A number of the nine potential deals currently under review by the Interior Department’s Bureau of Ocean Energy Management (BOEM) have been proposed earlier, and two small wind farms already operate off the East Coast. Haaland’s speech, however, signaled the Biden administration’s intention to throw more weight behind the water-leasing scheme as part of an attempt to catch up with other countries already more advanced in wind-powered electricity generation.
China accounts for 38% of the world’s wind power, and the European Union 28%. The U.S., by contrast, only generates 16%. Almost all of the 69,000 wind turbines currently operating in America are located onshore in rural areas, and they produce less than a tenth of the electricity generated in the country.
Construction of the first commercial-scale private wind farm—the $2.8 billion Vineyard Wind project off the Massachusetts coast—was approved by the Biden administration in May this year and is expected to set the pattern for projects that follow.
Haaland called Vineyard’s approval a step toward creating “good paying union jobs while combating climate change.” BOEM has in the past required leaseholders of such projects to enter into project labor agreements (PLAs) that require prevailing union pay and benefit levels for all workers involved, even if they are not covered by a collective bargaining agreement.

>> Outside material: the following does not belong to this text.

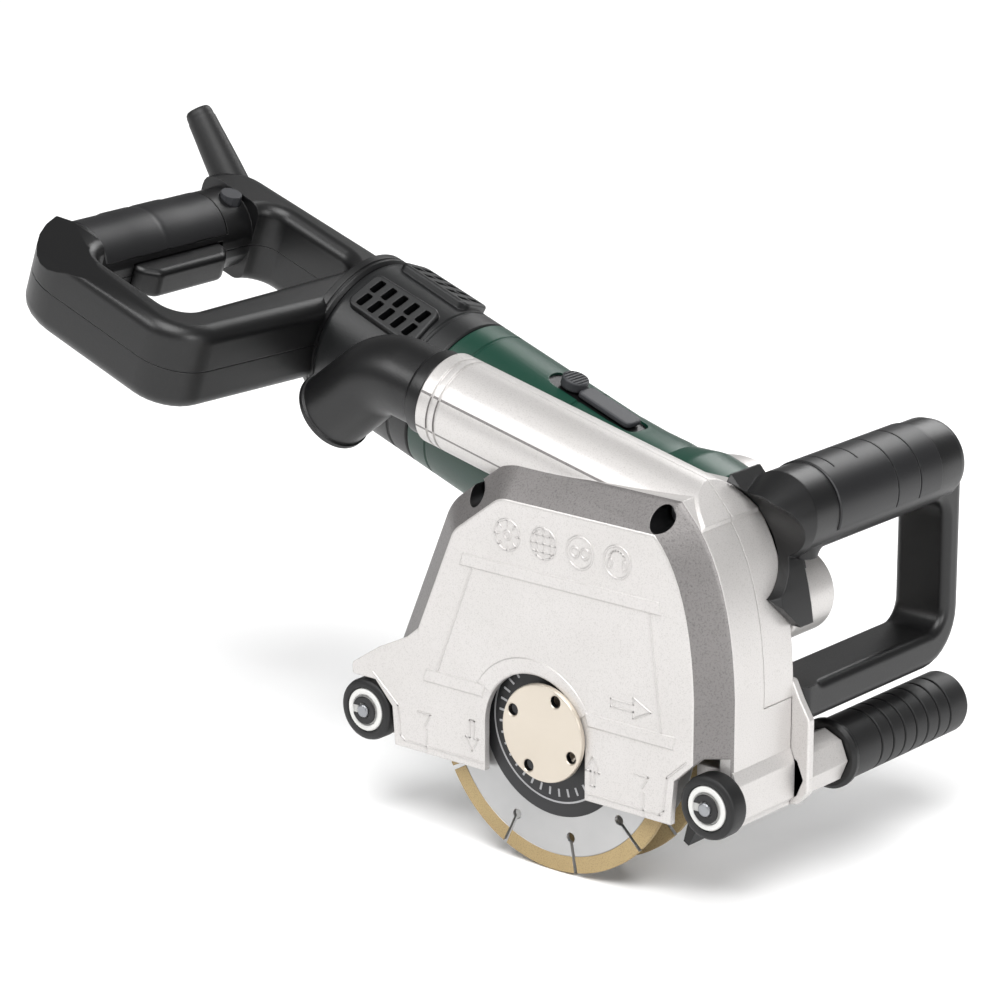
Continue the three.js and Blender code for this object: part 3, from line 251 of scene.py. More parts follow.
@dataclass(frozen=True)
class SpeckledCast(Finish):
    """Metallic paint on a rough casting: bright and dark flecks under a millimetre across."""

    fleck_mm: float = 0.9
    dark: str = "#5f5f5f"

    def tone(self, tree: bpy.types.NodeTree, place: bpy.types.NodeSocket) -> bpy.types.NodeSocket:
        """Makes the flecked colour.

        Args:
            tree: The material's tree.
            place: The coordinates to read.

        Returns:
            A colour socket.
        """
        base = super().tone(tree, place)
        scale = 1 / (self.fleck_mm * MM)
        noise = {"Vector": place, "Scale": scale, "Detail": 2.0, "Roughness": 0.7}
        window = {"From Min": 0.5, "From Max": 0.72, "To Max": 0.55}
        return blended(tree, noise, window, (base, linear(self.dark)))


# Silver paint on the flat of a die casting: near white, satin, with very fine flake.
SILVER_PAINT = SpeckledCast(
    "silver_painted_casting", "#cfccca", "#c1bebb", 0.36, 0.5, 0.5, 0.02, dark="#aca9a6",
    fleck_mm=0.6
)
# The same paint over the coarse shot-blasted shoulders. The flecks are the blasted grain, and the
# darker tone is painted shade for faces that turn away from the light.
BLASTED_SILVER_PAINTED_SHADE = SpeckledCast(
    "silver_blasted_casting", "#83807f", "#6c6968", 0.46, 0.6, 0.9, 0.08, dark="#4c4a49",
    fleck_mm=0.8
)
# Black glass-filled nylon; the same black also serves as painted shade on the walls of the nut's
# spanner holes and of the hood's screw recesses.
BLACK_PLASTIC_AND_PAINTED_SHADE = Finish("glass_filled_nylon_black", "#0b0b0c", "#070708", 0.36, 0.0, 0.7, 0.035)
SOFT_GRIP = Finish("thermoplastic_elastomer_grip", "#141416", "#0d0d0f", 0.42, 0.0, 0.5, 0.03)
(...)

Similarly, the Interior Department said it will soon draft requirements for the next round of wind farm construction, including the encouragement to use union labor and U.S.-made materials. At the time of Vineyard’s approval, Frank Callahan, president of the Massachusetts Building Trades Council, said that it’s “important…that these will be good union jobs with good wages and benefits.”
Vineyard was nearly two decades in the making, delayed by well-funded opposition from waterfront property owners and attempts by former President Donald Trump to kill it off. Trump dismissed wind turbines as “ugly, noisy, and dangerous” symbols of “wrong-headed environmentalism.” His government opted to continue propping up the oil and gas industries, which have historically been major contributors to Republican Party election campaigns.

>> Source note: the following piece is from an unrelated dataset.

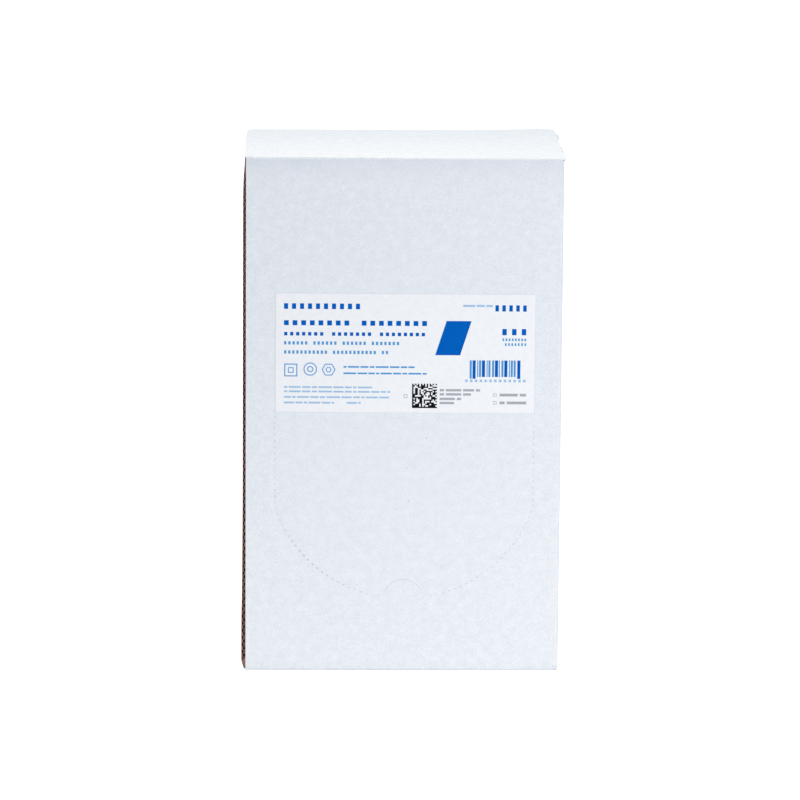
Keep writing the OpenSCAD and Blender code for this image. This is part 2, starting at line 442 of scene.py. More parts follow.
label_paper = make_coated_paper("coated_label_paper", "#F4F7FC", "#EFF3FA", 2.0, 0.55, 0.25)
# Painted shadow: a grey sheet that shows just beyond the label's edge, standing for the edge's shadow.
label_edge_shadow = make_coated_paper("painted_label_edge_shadow", "#B9BDC8", "#A6ABB8", 0.5, 0.7)
blue_ink = make_coated_paper("blue_label_ink", "#0064C4", "#005BBA", 0.8, 0.45, 0.02)
blue_type = make_coated_paper("blue_type_tone", "#579FDB", "#4A95D5", 0.5, 0.5, 0.05)
pale_type = make_coated_paper("pale_type_tone", "#A9C9E8", "#9BC0E4", 0.5, 0.5)
black_ink = make_coated_paper("black_label_ink", "#14151C", "#0C0D12", 0.6, 0.6, 0.02)
grey_type = make_coated_paper("grey_type_tone", "#B2B4BE", "#A3A6B2", 0.5, 0.5)
print("label materials ready")

# %% [markdown]
# ## The walls
#
# The four walls are one sheet that goes round the carton and meets itself at the front left
# corner. Seen from above its outline is a closed loop, and the wall is that loop carried up. The
# loop has real folds, and beside the front panel it steps back into the raw edge: two thin
# liners with an open channel between them. Near the top and foot each column of the loop rolls
# in by its own amount, because the front ends in a crease and the others go round a shoulder.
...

It’s not just Republicans and big oil and gas that oppose or question offshore wind farms, however. Commercial fishing companies complain that turbines interfere with their ability to catch scallops and lobsters.
Less concerned with profits, conservationists worry that large offshore wind farms could kill thousands of birds. Haaland’s office said it engage with such groups prior to identifying the exact locations for the new facilities. The Energy Department also announced it will conduct a study to determine the risks that offshore wind turbines pose to birds, bats, marine mammals, and fish.
Some labor economists, meanwhile, are skeptical of the jobs claims being made by the Biden administration, mostly because the production and supply chains for turbine construction are already heavily concentrated in China and Europe—not the U.S.
The Biden wind farm plan is important for reasons that go beyond domestic politics and stakeholder negotiation, however.
In August, the United Nations Intergovernmental Panel on Climate Change declared that it is already too late to reverse the massive damage humanity has done to the Earth’s climate. The agency’s report said only immediate action to stop emissions has any hope of slowing the world’s march toward climate catastrophe. UN Secretary-General António Guterres said that the “death knell” must sound for “coal and fossil fuels before they destroy our planet.”
Biden’s ambition to dot the U.S. coastline with turbines and reach 100% emissions-free electricity generation by the middle of the next decade represents the beginning of a response to Gutterres’s call.
With the COP26 UN climate summit set to open in Glasgow in November, the wind farm plan also ensures that the Biden administration will at least have something to show up with when the president meets with world leaders. The other major pieces of his climate change agenda—such as the creation of a Civilian Climate Corps, energy efficiency building retrofit credits, electric vehicle infrastructure investments, and more—are in limbo along with the entire 10-year, $350 billion-per-year reconciliation bill.
The wind farms are an important supplement to the Build Back Better Act’s climate and green jobs measures, but they are no replacement. That’s why environmental and labor activists are continuing to press for its passage, even as they praise the emissions reductions and potential job creation that will result from the offshore turbine revolution.